For A Pointless War.
Avery’s battlefield grows more and more as a sham as it tries to be real. The setup is pretty basic, a mix-up of two clearly in-congruent genre that would tease you, which is also the very reason it will be off-putting. A bunch of soldiers; friends; warriors; call them anything, are allotted a parchment of a one-line note that describes their dogmatic characters and they are plastering it with commitment onto the screen. The conversations are chalky and the dialogues cheesy, but above all that physically repels you is the questionable trajectories that it adapts in every step of the structure. You are taught to scoff off few limitations in order to enjoy the film, where the entertainment comes in mediocrity.
Unless, you are a fan of gore vision foliated as a big CGI fight sequence, unfortunately the banal and unnecessarily loud bloodbath will be the least of your concern. What’s appreciative among all this, is Avery’s execution that is certainly improved, for even though he might not have anything under the covers, he surely convinces you to stay for the big reveal, Adepo invading the troops castle is well shot and is driven without any words on the screen.
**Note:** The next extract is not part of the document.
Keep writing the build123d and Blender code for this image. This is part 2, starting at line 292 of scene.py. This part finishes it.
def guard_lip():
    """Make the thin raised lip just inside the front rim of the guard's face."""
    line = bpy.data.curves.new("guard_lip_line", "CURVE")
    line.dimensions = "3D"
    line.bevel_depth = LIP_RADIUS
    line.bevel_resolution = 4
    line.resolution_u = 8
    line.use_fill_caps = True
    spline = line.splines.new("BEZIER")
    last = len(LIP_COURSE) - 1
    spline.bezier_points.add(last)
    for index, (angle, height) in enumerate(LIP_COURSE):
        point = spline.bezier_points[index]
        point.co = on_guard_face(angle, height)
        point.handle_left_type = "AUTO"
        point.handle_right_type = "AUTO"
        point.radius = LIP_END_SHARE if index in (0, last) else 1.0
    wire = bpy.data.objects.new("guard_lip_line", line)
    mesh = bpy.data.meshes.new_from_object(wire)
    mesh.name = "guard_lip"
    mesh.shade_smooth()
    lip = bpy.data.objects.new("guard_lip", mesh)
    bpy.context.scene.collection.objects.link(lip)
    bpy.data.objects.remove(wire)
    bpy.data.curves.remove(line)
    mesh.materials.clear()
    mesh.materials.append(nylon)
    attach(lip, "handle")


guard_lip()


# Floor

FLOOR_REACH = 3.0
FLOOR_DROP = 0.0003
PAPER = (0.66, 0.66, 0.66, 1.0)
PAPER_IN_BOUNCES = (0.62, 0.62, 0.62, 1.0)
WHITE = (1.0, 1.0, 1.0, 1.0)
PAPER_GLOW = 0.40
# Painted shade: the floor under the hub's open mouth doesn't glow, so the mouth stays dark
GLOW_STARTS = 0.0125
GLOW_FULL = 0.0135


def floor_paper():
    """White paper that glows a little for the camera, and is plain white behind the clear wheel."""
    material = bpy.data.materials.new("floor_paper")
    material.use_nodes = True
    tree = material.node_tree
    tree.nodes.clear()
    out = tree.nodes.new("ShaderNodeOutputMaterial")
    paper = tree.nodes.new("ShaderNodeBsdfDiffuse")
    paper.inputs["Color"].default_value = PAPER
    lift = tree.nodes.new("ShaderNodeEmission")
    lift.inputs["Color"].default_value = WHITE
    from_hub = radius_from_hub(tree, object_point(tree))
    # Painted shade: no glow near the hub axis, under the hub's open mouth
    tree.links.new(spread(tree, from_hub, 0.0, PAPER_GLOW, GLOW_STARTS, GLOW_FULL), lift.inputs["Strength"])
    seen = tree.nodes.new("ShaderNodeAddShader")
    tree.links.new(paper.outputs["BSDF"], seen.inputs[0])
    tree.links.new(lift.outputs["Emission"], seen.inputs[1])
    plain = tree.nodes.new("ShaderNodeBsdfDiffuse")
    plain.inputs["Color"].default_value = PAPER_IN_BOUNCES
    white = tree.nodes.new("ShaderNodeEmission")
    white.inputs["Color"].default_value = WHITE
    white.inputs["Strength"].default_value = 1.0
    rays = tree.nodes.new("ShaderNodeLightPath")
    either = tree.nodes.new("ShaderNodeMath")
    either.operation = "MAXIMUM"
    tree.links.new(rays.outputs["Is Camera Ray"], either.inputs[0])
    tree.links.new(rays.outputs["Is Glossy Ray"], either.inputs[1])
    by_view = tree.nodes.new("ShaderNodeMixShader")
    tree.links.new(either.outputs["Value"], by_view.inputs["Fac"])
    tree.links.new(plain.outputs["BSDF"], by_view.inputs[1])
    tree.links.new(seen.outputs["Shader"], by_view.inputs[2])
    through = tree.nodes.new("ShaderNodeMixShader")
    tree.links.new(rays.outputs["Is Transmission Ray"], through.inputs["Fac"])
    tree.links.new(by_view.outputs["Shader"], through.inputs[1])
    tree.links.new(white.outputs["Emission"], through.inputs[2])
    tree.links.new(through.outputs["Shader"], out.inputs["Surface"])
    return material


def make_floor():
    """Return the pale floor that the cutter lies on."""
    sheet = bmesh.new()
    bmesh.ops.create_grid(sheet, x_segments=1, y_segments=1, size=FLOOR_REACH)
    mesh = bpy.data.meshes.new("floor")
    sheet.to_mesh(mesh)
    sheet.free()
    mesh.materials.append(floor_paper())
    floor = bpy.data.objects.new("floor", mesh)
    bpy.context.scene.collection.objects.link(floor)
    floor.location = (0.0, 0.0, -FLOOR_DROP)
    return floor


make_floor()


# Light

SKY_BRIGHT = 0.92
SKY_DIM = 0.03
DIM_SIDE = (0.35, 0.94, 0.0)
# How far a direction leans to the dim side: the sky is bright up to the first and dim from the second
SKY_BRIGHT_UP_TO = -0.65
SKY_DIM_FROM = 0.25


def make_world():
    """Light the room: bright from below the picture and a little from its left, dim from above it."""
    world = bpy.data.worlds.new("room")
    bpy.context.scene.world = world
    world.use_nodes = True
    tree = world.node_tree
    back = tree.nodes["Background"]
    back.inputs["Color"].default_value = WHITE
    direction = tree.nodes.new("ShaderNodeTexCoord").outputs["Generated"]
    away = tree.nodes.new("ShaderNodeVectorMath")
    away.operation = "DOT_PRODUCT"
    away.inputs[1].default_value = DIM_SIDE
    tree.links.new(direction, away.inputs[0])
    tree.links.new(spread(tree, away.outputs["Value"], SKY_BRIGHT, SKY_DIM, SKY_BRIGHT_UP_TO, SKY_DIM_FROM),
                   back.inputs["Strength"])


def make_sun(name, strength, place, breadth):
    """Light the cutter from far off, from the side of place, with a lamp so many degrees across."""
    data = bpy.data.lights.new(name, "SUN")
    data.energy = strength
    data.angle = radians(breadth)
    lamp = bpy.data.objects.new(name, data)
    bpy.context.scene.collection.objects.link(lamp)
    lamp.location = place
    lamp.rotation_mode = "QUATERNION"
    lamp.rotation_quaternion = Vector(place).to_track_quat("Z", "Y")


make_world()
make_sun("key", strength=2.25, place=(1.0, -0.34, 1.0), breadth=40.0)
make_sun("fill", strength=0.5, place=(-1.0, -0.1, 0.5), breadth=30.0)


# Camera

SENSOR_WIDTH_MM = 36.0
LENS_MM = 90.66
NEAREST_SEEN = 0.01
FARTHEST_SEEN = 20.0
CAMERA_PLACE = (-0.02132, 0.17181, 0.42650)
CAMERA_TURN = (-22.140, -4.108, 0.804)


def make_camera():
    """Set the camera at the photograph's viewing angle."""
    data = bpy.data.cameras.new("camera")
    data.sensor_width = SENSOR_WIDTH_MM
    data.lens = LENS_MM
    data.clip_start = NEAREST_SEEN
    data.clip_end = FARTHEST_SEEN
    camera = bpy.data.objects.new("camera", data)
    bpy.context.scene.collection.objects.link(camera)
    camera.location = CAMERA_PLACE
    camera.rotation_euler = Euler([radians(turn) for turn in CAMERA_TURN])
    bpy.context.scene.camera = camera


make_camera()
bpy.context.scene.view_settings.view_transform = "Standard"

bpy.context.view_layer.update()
Speaking of whom, the performance may not be exceptionally good, but it certainly lives up to the expectations where Russell and Asbaek- no matter how melodramatic- with cliched one liners creates a cinematic environment. One might even lop off all those questions that holds you back, but there seems no definite point that the film attains to reach, in its own reasons or hobby, it wishes to punch its way out of the room. Overlord is a big commercial empty threat, it can be crowd pleasing as it is not challenging you intellectually in any form, but then even the action is not for everyone.